Would it be better to have the braid in a straight line as shown in other designs rather than coiled around the cooler then? I'm looking to make one of these over the weekend and would like to do it right the first time.
 
I used a round cooler for my mash tun. Instead of using the zinc plated conduit lock nuts on the inside I have them on the outside of the cooler. On the inside I used a large neoprene fender washer and the 1/2" tee fitting to seal the neoprene washer to the cooler wall from the inside. On the outside I have another neoprene fender washer, a large zinc plated fender washer to help keep the neoprene washer tight against the cooler and then the lock nut and a ball valve. This has held up very well for me. For my sparging arm I used a piece of PEX tubing and bent it to conform to the lid of my mash tun. I then drilled several 1/8" holes in the tubing at various angles approximately 1/2" apart. This gives a nice shower head effect on the grain. Note they video made mention of not pulling the stainless steel braid.
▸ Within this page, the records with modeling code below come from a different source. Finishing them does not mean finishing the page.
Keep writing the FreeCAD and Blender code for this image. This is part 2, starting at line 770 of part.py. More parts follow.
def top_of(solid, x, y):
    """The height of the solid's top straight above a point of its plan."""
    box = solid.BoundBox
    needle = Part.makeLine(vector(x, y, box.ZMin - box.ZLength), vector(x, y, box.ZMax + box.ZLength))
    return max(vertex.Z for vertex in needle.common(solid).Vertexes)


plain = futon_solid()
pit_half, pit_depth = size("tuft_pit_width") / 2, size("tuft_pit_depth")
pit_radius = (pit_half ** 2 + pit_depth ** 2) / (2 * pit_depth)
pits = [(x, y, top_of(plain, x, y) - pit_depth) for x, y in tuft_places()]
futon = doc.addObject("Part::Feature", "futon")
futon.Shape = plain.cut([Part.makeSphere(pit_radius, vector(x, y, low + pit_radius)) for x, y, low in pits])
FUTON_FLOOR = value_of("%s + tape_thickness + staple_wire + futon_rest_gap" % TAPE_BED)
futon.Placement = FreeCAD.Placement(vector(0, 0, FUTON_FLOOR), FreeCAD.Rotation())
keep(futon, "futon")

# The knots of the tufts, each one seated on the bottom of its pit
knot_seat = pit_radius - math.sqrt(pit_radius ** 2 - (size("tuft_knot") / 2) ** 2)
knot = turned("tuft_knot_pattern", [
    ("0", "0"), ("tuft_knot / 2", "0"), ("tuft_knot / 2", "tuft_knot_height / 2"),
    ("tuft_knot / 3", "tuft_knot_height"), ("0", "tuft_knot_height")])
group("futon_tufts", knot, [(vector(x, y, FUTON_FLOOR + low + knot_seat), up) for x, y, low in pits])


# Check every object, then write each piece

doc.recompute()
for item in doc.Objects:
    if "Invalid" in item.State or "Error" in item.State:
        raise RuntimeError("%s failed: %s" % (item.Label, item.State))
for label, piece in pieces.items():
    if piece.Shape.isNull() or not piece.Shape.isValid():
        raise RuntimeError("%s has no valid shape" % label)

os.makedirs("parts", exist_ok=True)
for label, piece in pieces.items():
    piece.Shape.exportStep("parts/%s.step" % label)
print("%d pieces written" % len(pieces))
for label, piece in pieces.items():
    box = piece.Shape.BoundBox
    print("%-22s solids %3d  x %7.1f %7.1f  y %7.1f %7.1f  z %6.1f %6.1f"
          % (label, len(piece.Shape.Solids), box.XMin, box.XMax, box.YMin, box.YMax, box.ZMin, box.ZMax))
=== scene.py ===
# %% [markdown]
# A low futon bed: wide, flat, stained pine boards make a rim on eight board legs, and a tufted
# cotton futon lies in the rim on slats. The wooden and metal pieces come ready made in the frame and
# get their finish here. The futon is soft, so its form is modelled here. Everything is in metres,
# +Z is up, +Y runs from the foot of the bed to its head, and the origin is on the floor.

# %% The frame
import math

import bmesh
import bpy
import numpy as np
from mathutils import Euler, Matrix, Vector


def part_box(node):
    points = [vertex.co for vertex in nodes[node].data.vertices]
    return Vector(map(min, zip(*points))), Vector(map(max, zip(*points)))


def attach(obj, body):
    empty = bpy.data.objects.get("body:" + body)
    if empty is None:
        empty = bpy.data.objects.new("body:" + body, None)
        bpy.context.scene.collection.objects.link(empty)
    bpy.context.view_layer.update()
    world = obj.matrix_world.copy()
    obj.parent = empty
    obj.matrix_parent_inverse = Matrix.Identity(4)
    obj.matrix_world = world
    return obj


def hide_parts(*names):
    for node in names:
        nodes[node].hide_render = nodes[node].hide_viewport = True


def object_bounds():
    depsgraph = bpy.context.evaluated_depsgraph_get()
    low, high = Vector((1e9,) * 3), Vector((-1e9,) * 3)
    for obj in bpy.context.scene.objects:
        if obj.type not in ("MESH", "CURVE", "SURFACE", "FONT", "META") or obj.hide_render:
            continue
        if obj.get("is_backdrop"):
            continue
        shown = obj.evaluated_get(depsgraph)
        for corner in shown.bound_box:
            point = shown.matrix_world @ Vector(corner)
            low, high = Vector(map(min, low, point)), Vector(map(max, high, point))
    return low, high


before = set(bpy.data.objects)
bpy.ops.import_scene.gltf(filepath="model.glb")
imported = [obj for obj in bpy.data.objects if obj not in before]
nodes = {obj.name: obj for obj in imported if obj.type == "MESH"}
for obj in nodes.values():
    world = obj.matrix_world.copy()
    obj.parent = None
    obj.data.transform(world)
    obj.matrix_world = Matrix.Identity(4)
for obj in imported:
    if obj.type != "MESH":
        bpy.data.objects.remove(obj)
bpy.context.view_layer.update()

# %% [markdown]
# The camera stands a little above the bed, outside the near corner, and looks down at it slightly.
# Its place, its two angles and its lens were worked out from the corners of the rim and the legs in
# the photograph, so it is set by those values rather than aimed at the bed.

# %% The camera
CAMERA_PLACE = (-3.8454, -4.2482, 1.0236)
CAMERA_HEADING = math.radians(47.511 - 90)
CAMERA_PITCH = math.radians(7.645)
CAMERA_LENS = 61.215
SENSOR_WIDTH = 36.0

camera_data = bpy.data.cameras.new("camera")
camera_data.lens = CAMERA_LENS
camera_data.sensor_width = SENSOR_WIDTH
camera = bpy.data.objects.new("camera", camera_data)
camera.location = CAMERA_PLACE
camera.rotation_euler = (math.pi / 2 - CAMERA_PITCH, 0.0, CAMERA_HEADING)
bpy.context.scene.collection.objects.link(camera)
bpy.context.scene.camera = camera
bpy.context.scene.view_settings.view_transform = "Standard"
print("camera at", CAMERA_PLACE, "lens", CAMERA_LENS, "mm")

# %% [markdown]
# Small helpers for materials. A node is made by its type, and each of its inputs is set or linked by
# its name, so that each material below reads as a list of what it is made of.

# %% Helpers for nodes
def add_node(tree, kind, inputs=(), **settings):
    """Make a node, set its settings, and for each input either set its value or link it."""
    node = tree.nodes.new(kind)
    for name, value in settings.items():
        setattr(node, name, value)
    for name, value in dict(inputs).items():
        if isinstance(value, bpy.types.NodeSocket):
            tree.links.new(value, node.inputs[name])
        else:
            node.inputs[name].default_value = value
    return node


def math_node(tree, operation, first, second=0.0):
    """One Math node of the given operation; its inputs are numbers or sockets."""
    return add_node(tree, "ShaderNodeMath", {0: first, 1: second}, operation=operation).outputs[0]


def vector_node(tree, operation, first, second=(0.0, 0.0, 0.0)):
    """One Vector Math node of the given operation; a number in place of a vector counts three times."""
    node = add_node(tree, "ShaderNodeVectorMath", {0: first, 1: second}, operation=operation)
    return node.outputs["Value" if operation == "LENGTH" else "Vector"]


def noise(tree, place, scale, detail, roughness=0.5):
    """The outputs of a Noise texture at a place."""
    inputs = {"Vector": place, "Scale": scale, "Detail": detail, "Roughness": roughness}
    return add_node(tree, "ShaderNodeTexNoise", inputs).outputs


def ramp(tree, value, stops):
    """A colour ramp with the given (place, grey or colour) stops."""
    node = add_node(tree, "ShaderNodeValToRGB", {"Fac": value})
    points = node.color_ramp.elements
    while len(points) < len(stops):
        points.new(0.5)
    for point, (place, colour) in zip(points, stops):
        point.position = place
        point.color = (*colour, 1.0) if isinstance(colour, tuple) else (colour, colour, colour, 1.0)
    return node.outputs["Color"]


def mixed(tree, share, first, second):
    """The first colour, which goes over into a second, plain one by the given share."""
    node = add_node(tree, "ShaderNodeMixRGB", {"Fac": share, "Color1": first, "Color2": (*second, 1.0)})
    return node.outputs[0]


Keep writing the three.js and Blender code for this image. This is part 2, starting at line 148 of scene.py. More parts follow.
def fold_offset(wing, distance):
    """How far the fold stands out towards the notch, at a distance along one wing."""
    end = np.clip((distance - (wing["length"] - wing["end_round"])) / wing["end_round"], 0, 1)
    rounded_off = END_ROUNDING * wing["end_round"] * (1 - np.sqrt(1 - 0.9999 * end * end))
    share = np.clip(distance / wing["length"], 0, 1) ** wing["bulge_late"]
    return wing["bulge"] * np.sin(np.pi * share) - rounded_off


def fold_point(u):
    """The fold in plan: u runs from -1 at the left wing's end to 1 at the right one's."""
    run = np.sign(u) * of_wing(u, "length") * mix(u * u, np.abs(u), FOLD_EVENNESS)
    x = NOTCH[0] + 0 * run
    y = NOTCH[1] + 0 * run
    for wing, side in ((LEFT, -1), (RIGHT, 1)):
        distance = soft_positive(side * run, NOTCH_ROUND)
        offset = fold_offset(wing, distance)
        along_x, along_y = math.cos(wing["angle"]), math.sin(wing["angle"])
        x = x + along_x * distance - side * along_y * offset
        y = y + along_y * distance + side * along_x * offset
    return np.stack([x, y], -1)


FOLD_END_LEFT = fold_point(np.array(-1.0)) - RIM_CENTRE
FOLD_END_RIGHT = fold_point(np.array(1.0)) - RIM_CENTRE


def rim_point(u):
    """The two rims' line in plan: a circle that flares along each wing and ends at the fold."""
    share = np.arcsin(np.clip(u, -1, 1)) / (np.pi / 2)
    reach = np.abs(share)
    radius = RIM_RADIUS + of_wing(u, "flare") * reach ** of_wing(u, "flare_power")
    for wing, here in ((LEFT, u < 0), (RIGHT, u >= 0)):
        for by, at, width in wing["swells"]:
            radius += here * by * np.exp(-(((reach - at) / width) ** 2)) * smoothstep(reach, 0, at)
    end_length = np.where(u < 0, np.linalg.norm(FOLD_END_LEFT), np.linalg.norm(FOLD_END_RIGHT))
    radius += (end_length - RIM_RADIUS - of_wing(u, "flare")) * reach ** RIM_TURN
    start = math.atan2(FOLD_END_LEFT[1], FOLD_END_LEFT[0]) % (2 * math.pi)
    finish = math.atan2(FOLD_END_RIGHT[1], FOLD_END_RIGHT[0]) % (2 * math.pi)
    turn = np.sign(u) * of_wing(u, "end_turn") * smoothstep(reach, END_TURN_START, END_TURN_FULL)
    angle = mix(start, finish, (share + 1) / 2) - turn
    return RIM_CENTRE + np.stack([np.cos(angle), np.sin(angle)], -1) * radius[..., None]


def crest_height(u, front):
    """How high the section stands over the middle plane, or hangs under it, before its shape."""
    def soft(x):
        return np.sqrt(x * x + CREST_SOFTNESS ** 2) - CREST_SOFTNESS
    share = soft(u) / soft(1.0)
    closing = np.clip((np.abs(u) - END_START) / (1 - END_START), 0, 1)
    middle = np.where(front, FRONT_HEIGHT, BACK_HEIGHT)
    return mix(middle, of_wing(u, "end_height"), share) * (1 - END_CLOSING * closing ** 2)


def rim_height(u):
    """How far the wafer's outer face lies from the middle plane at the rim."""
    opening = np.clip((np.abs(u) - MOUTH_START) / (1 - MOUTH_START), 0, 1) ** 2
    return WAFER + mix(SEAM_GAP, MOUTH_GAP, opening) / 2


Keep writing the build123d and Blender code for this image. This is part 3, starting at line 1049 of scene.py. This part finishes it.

If the braid is pulled the diameter will narrow and can cause a stuck runoff. If you do get some narrowing of the stainless braid unwind a wire clothes hangar and insert the hook end into the braid and rotate the hangar to open the braid. Next attach a pen or other hard round object to the opposite end of the hanger and push the hanger through the braid. This should open the braid sufficiently to allow for a proper mash and runoff.
 
Would it be better to have the braid in a straight line as shown in other designs rather than coiled around the cooler then? I'm looking to make one of these over the weekend and would like to do it right the first time.

I made a copper wire frame for my braid. The wire touches the sides of the cooler in four places to keep the braid centered, then I put circles into the cross pieces to run the braid through. I ended up with enough braid to go from the outlet almost to the other end, back again, then to the other end. I've got no pics, but if that makes no sense at all I could probably get one later today soemtime for ya.

Let's try another way. You want the braid or manifold to be centered. If it is long enough to be more than the length of your cooler, double it back. The distance between the different sections of braid or manifold should be twice the distance from the braid or manifold to the edges of the cooler. Too close to the edges and your wort will be lazy and just go down the side of the cooler to get out, leaving lots of delicious sugars behind. This would be for batch sparging, not fly sparging. I don't know anything about fly sparging other than it works better with a false bottom.
 
Adding tubing back inside the braid, even riddled with holes, is going to block off a significant amount of open braid area. I don't recommend it.

People talking about channeling, it only matters with fly sparging. If you batch sparge, it's irrelevant.

I don't recommend using any kind of sealing washers or Orings on the outside wall of coolers. Essentially what it does is mask any leaks you may have on the interior wall which can fill the insulation foam with wort and then lactic puke lava.
 
It's a good MLT design and a very nice video. I gave it 5 stars on youtube.

IMO though: coiling inside the braid is just not necessary, but I guess it won't hurt neither. As far as the size, I would go with something bigger, like 62 qt+, so once you go to 10 gal batches, you won't have to worry about getting a new MLT.